Claim: “If they get their way, they’ll allow widespread throttling, blocking, censorship, and extra fees.”

This is also false, but instructive. No internet company thinks that it can please its customers and become more profitable by restricting access to the internet by throttling, blocking or censorship. This is classic scaremongering borne out of an unhinged distrust of capitalism and markets. Companies make money by pleasing customers, not by limiting them.

And even if a company tried to do any of those things, the Federal Trade Commission (FTC) and the Justice Department have abundant resources to prosecute anti-consumer behavior. It’s not as if somehow our massive federal government is impotent without the FCC’s Title II regulations.

Besides, if these Title II regulations are so critical to the internet, how did the internet manage to make it from birth to today’s maturity without them? The modern internet is 20+ years old, and it made it this far without Title II.
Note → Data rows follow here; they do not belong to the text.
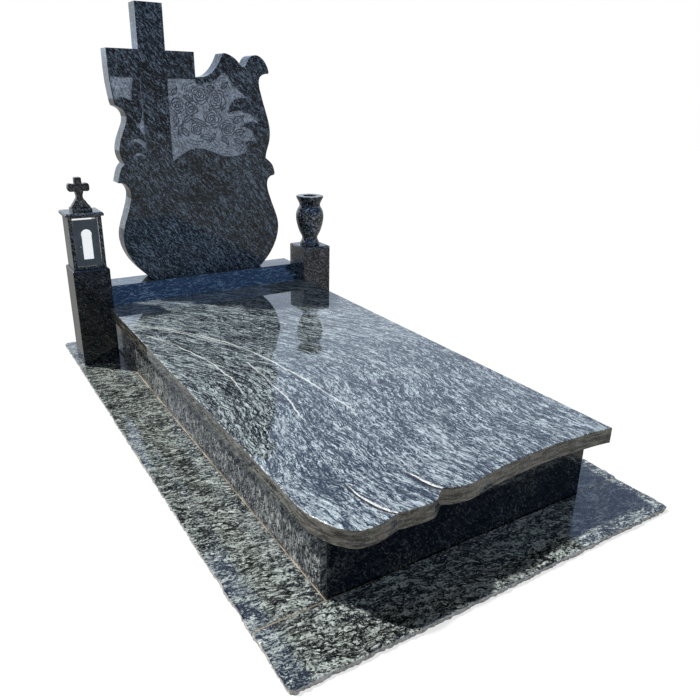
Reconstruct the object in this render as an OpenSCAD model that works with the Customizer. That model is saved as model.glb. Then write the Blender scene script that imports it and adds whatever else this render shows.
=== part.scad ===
// Granite grave monument: kerbed cover slab, shaped headstone, grave lantern and vase.
// Millimetres, +Z up, front faces -Y. Origin at the middle of the footprint, on the ground.

/* [Kerb] */
// width of the kerb box, outside to outside
kerb_width = 900; // [600:5:1300]
// length of the kerb box, front to rear
kerb_length = 2004; // [1500:5:2600]
// height of the kerb above the ground
kerb_height = 206; // [120:1:350]
// thickness of the kerb plates
kerb_plate = 30; // [20:1:60]

/* [Apron] */
// paving to the left of the kerb
apron_left = 200; // [150:5:400]
// paving to the right of the kerb
apron_right = 190; // [180:5:400]
// paving in front of the kerb
apron_front = 195; // [80:5:400]
// paving behind the kerb
apron_rear = 119; // [60:1:300]
// thickness of the paving plates
apron_thickness = 14; // [8:1:40]
// width of the mortar joints
joint_gap = 4; // [2:0.5:8]

/* [Cover slab] */
// thickness of the cover slab
slab_thickness = 50; // [30:1:80]
// how far the slab stands out over the kerb's sides
slab_overhang = 40; // [10:1:80]
// how far the waved front edge stands out, 1 as built
wave_reach = 1; // [0.5:0.05:1.5]

/* [Headstone base] */
// depth of the base bar, front to rear
base_depth = 182; // [140:1:300]
// height of the base bar above the slab
base_rise = 74; // [40:1:140]
// how far its front slopes back
base_slope = 54; // [10:1:90]
// gap left at both ends, beside the pedestals
base_end_gap = 0.6; // [0.3:0.1:3]

/* [Headstone] */
// overall width of the headstone
headstone_width = 762; // [500:2:1100]
// overall height of the headstone
headstone_height = 1156; // [700:2:1600]
// thickness of the headstone
headstone_thickness = 85; // [60:1:140]
// headstone face behind the base's top front edge
headstone_setback = 31; // [5:1:60]
// depth of the sunk fields beside the cross
recess_depth = 6; // [2:0.5:20]

/* [Pedestals] */
// width and depth of both pedestals
pedestal_size = 150; // [110:1:230]
// height of the lantern pedestal above the paving
lantern_pedestal_height = 423; // [250:1:700]
// height of the vase pedestal above the paving
vase_pedestal_height = 411; // [250:1:700]
// pedestals' front face ahead of the kerb's rear face
pedestal_inset = 218; // [160:1:600]
// gap between the lantern pedestal and the kerb
lantern_pedestal_gap = 26; // [5:1:60]
// gap between the vase pedestal and the kerb
vase_pedestal_gap = 16; // [5:1:60]
// chamfer round the pedestals' tops
pedestal_chamfer = 5; // [1:0.5:15]

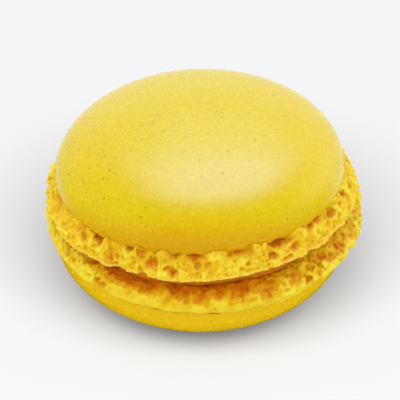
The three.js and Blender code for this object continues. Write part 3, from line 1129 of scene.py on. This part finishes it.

What’s instructive is the “extra fees” bit, which telegraphs the real issue: Companies like Netflix that are responsible for the majority of internet traffic want to use federal regulation to lock in their current business models so they don’t have to invest in the necessary infrastructure to facilitate their own traffic. The real motive behind the campaign is the well-known phenomenon of a company or an industry using regulation to gain an advantage over other competitors or other industries.

As far as real net neutrality is concerned, there is actually quite a bit of consensus forming about what constitutes proper ISP management of networks. But this consensus should be reflected through congressional action, which is how policy is supposed to be made in a representative democracy, not through unelected regulators.

Ignore the Day of Hate against the FCC today. You might even say the protests are “Orwellian.”